■ REQUIREMENT ■
Return, word for word, every line that follows.
###
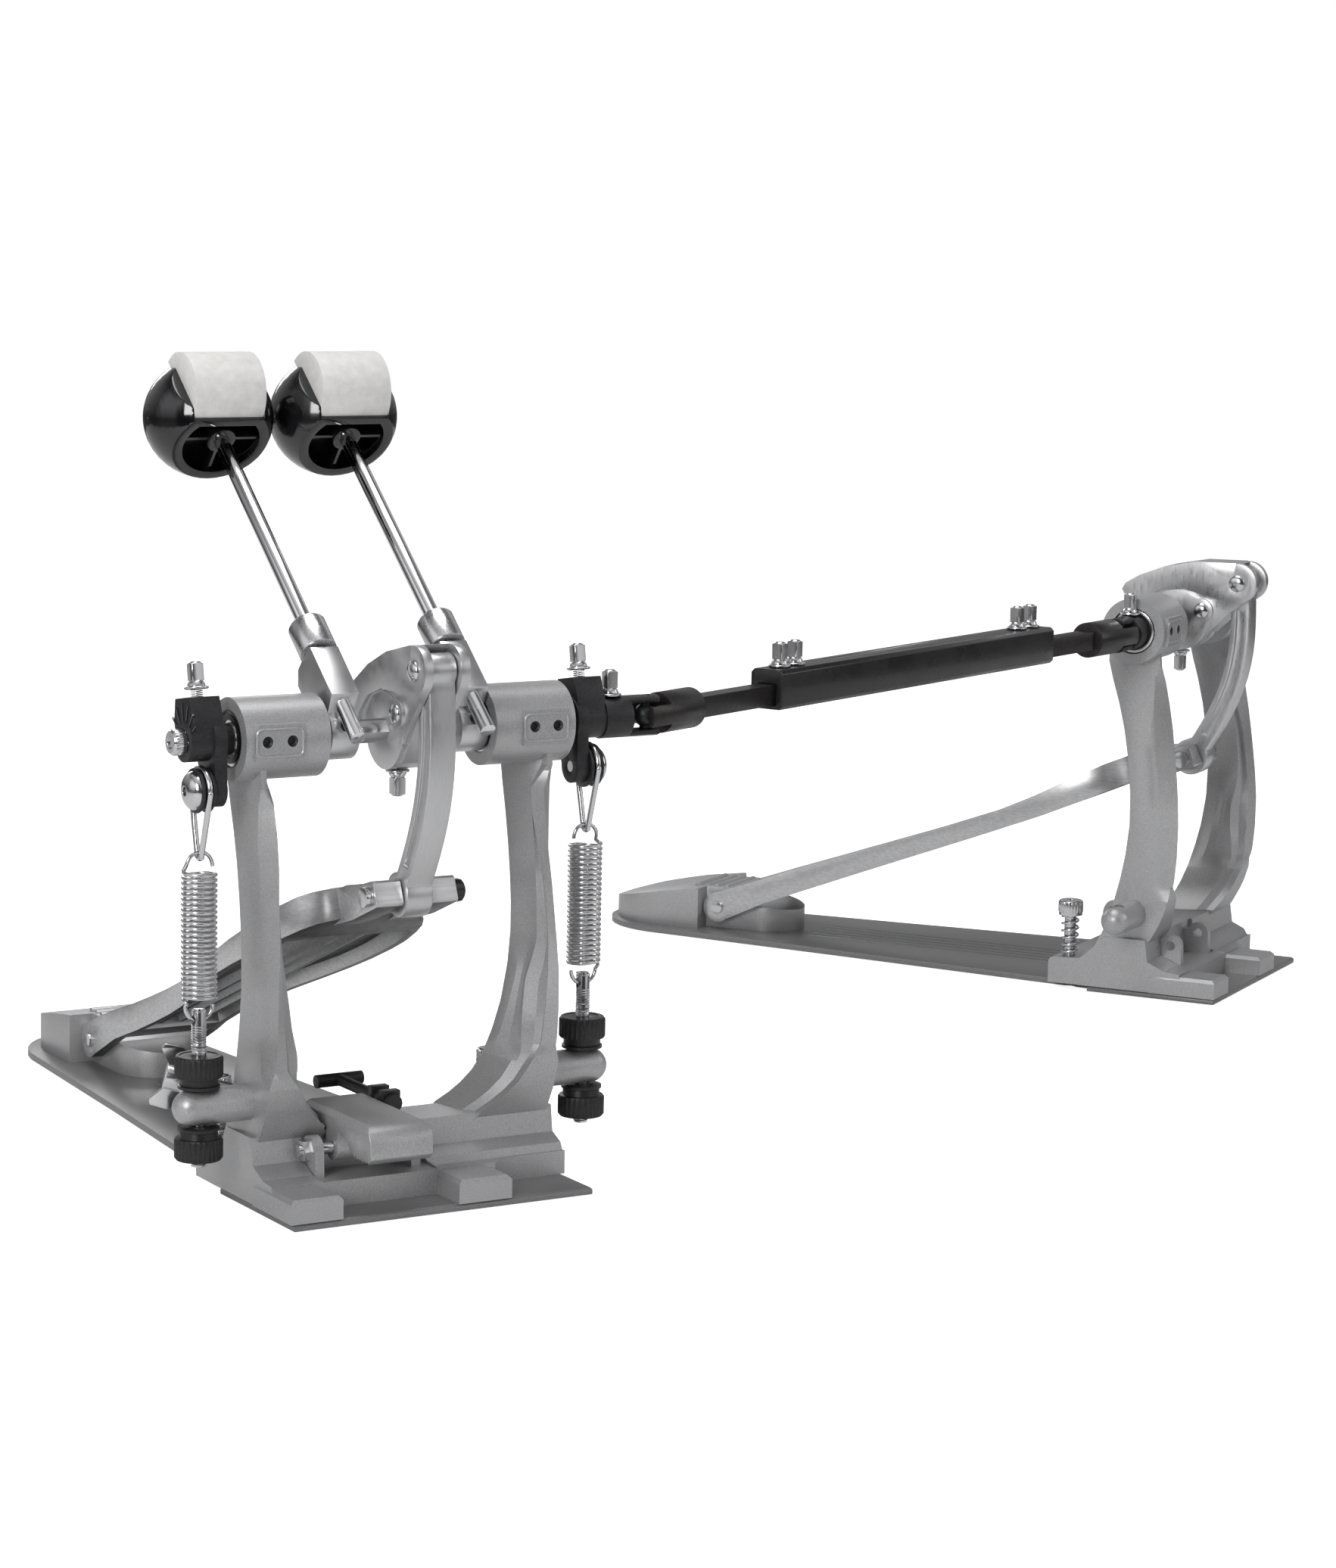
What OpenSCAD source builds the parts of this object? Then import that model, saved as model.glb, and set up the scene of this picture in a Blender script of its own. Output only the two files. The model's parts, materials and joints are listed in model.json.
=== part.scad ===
// Double bass drum pedal: a main pedal with two beaters, a telescopic drive
// shaft with two universal joints, and a second pedal that drives it.
// +X runs along the main axle to the second pedal, +Y to the heel, +Z up.
// The origin is on the floor below the middle of the main axle.

/* [Frames] */
// Height of the axles above the floor
axle_h = 232; // [226:1:238]
// Thickness of the steel plates under each pedal
plate_t = 3.7; // [3:0.1:4.5]
// Half width of the base plates
base_w = 82.8; // [82:0.2:88]
// Outer radius of the bearing barrels
barrel_r = 20.4; // [19.5:0.1:22]
// Half width of the window between the posts
window_w = 67.2; // [65:0.2:70]
// Outer face of the posts from the middle
post_w = 83.5; // [82.5:0.1:85]

/* [Axles] */
// Width across flats of the hexagonal axles
hex_af = 11; // [10:0.5:12]
// Radius of the round journals inside the bearings
journal_r = 7.5; // [7.2:0.1:8]
// Outer radius of the ball bearings
bearing_r = 14; // [13.5:0.1:15]

/* [Linkage] */
// Distance from an axle to the upper link pivot
cam_r = 46.6; // [45:0.2:48]
// Angle of the main cam at rest, from the heel direction
cam_angle = 134.8; // [130:0.2:138]
// Angle of the second cam at rest
second_cam_angle = 146.8; // [142:0.2:150]
// Length of a link between its pivots
link_len = 117.5; // [115:0.5:120]
// Width of a link
link_w = 14.4; // [13:0.2:15.4]
// Distance from the heel hinge to the toe pivot
board_len = 344; // [340:0.5:348]
// Place of the main toe pivot along Y
toe_y = -7.7; // [-9:0.1:-6.4]
// Height of the heel hinge above the floor
heel_z = 18.4; // [17.6:0.1:19.4]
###
■ WRITTEN REPLY ■
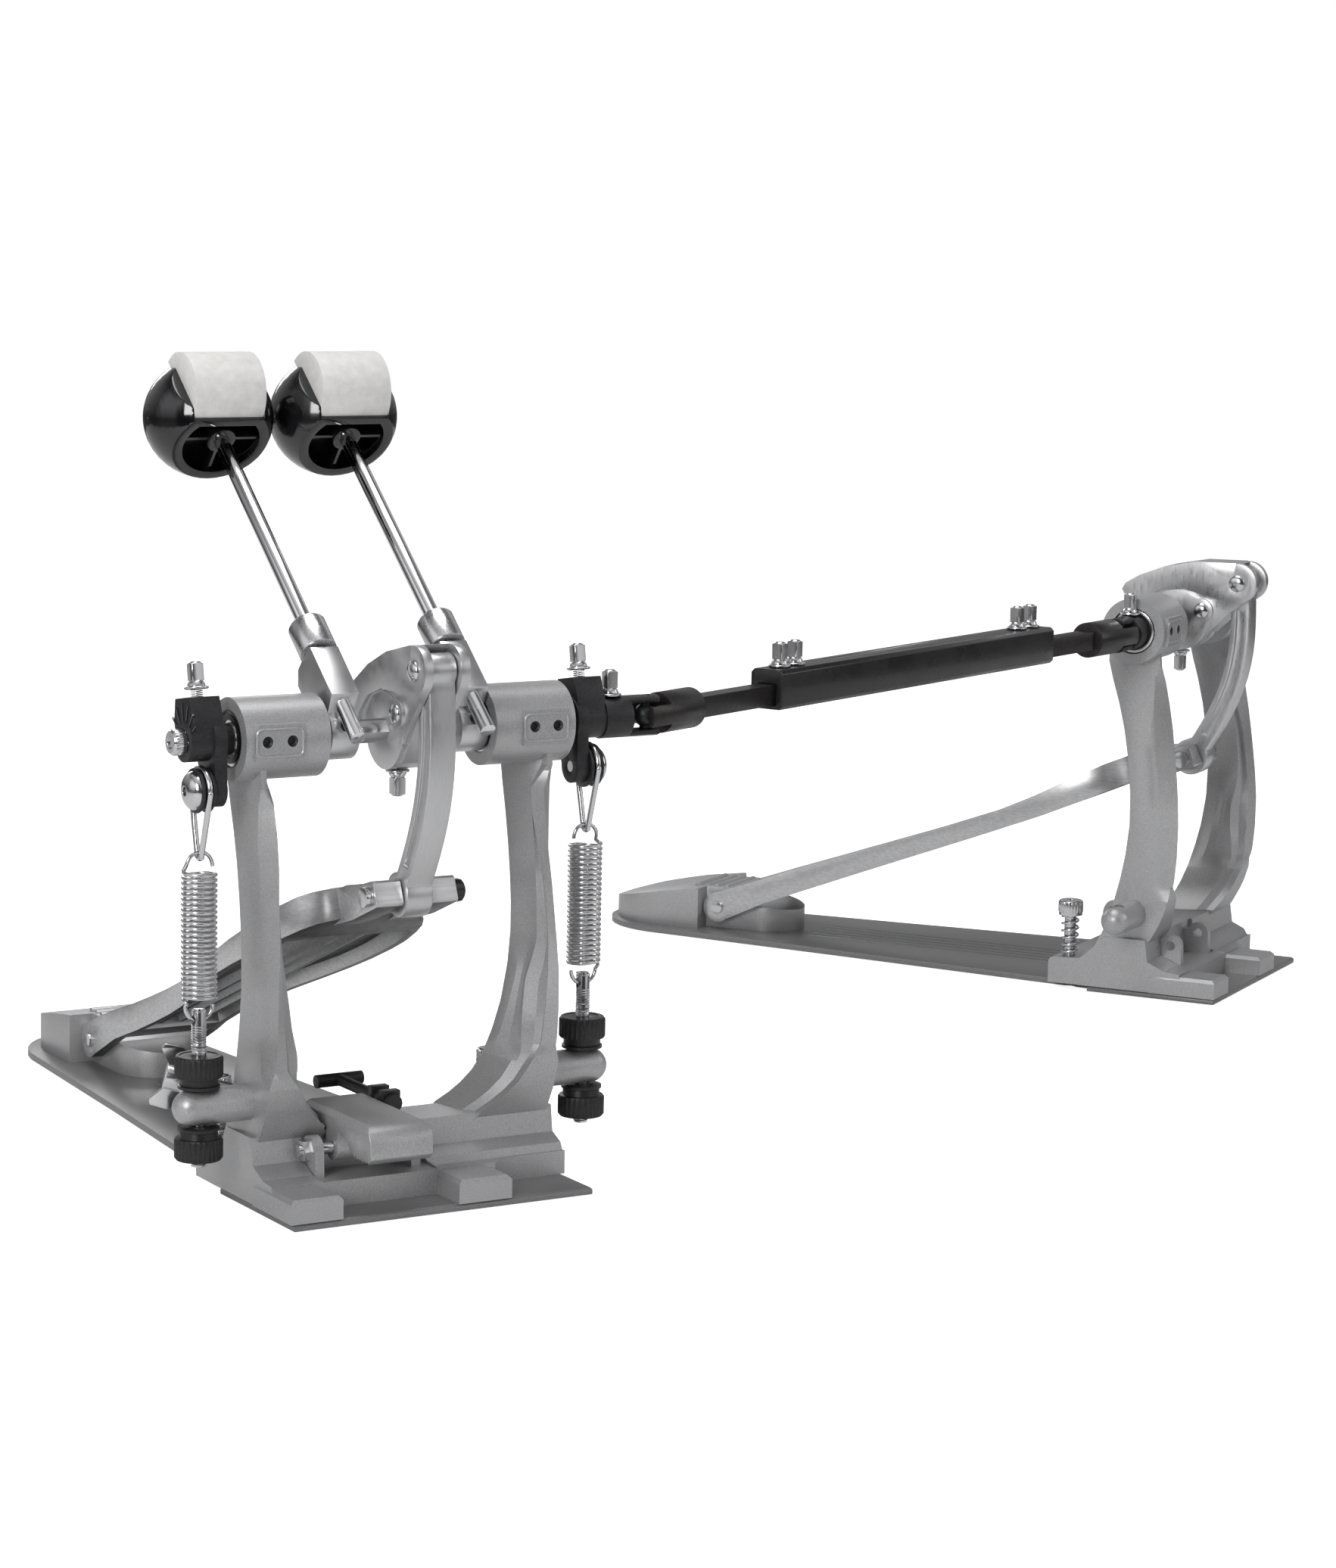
What OpenSCAD source builds the parts of this object? Then import that model, saved as model.glb, and set up the scene of this picture in a Blender script of its own. Output only the two files. The model's parts, materials and joints are listed in model.json.
=== part.scad ===
// Double bass drum pedal: a main pedal with two beaters, a telescopic drive
// shaft with two universal joints, and a second pedal that drives it.
// +X runs along the main axle to the second pedal, +Y to the heel, +Z up.
// The origin is on the floor below the middle of the main axle.

/* [Frames] */
// Height of the axles above the floor
axle_h = 232; // [226:1:238]
// Thickness of the steel plates under each pedal
plate_t = 3.7; // [3:0.1:4.5]
// Half width of the base plates
base_w = 82.8; // [82:0.2:88]
// Outer radius of the bearing barrels
barrel_r = 20.4; // [19.5:0.1:22]
// Half width of the window between the posts
window_w = 67.2; // [65:0.2:70]
// Outer face of the posts from the middle
post_w = 83.5; // [82.5:0.1:85]

/* [Axles] */
// Width across flats of the hexagonal axles
hex_af = 11; // [10:0.5:12]
// Radius of the round journals inside the bearings
journal_r = 7.5; // [7.2:0.1:8]
// Outer radius of the ball bearings
bearing_r = 14; // [13.5:0.1:15]

/* [Linkage] */
// Distance from an axle to the upper link pivot
cam_r = 46.6; // [45:0.2:48]
// Angle of the main cam at rest, from the heel direction
cam_angle = 134.8; // [130:0.2:138]
// Angle of the second cam at rest
second_cam_angle = 146.8; // [142:0.2:150]
// Length of a link between its pivots
link_len = 117.5; // [115:0.5:120]
// Width of a link
link_w = 14.4; // [13:0.2:15.4]
// Distance from the heel hinge to the toe pivot
board_len = 344; // [340:0.5:348]
// Place of the main toe pivot along Y
toe_y = -7.7; // [-9:0.1:-6.4]
// Height of the heel hinge above the floor
heel_z = 18.4; // [17.6:0.1:19.4]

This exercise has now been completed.